The only conservatives who might be vindicated if Kavanaugh goes down or is forced to stand down are those who advised Trump to nominate a woman (such as Seventh Circuit Judge Amy Coney Barrett) for this most crucial nomination. The argument for choosing her was made most succinctly by Ramesh Ponnuru:
The main reason I favor Barrett, though, is the obvious one: She’s a woman. It may be that in an ideal world, the sex of a Supreme Court nominee would not matter. But opposing a woman will probably be more awkward for senators than opposing a man would be. Also, it cannot be good for conservatism that all three women now on the court are liberals. If Roe v. Wade is ever overturned — as I certainly hope it will be, as it is an unjust decision with no plausible basis in the Constitution — it would be better if it were not done by only male justices, with every female justice in dissent.

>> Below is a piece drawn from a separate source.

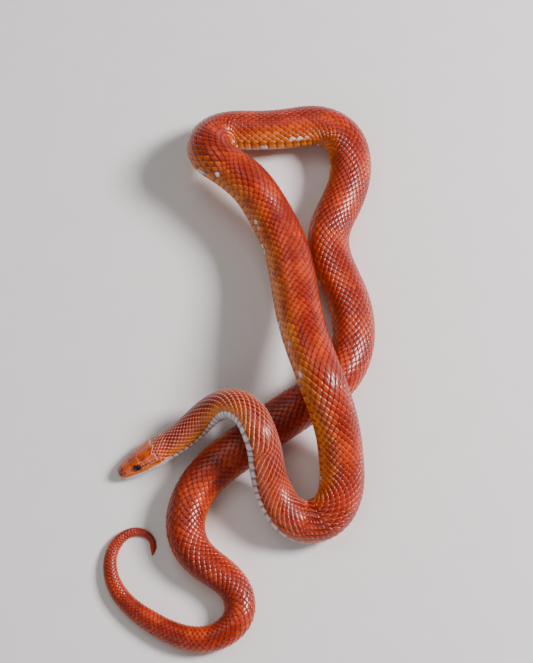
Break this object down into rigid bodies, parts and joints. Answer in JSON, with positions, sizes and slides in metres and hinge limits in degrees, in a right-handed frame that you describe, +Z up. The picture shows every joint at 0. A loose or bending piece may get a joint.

Turns out there was another good reason for going with a woman as well: Few men of Kavanaugh’s generation and privileged status can be presumed to be entirely safe from the possibility of an incident of sexual misconduct. An administration led by a frequently accused sexual predator and determined to make an assault on women’s reproductive rights really could not afford the kind of supreme mistake it may have made with Brett Kavanaugh. But all the vetting in the world did not protect them from disaster.